It's been awhile since I've posted here (life.) In the meantime, I'm writing a book on neopaganism - mainly Wicca - and divorce, mainly about the spiritual dimensions of it. To that end, I am looking for people who identify as neopagan who have experienced a divorce, where it has been one year or more since any divorce to participate in an intensive survey. The survey is here: http://survey.dianarajchel.com. If you were not legally married but were together long enough to qualify for a common-law marriage, I will count that. Also, the survey is designed so that you can skip questions you find triggering or irrelevant, and so that you can mark a page of the survey and come back to it later. It is a LONG survey. Your contribution will not be taken lightly. I take privacy very seriously, and I will not disclose email addresses or legal names to anyone. Obviously, there will be a permissions exception arranged for anyone who goes on camera.

Also, if this project is something that you support, please post the link to your Facebook/Twitter accounts and to any places where you think people would find it relevant. Again, the more perspectives I have the better I can tailor the book to the community's needs and the more I can help us understand ourselves insofar as that's possible.

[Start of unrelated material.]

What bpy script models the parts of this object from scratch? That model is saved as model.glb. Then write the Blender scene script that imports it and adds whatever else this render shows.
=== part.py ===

If you'd like to know more about me, you can find that here: http://dianarajchel.com. You can see where I'm going with the book at this point here: http://dianarajchel.com/darw_toc.html To date I have around 58 respondents; while I don't have a specific participant goal I would like to get the broadest representation I possibly can. I am also looking seriously at creating an online documentary to accompany the book, assuming enough people are willing to go on camera.

Your help and participation is so much appreciated!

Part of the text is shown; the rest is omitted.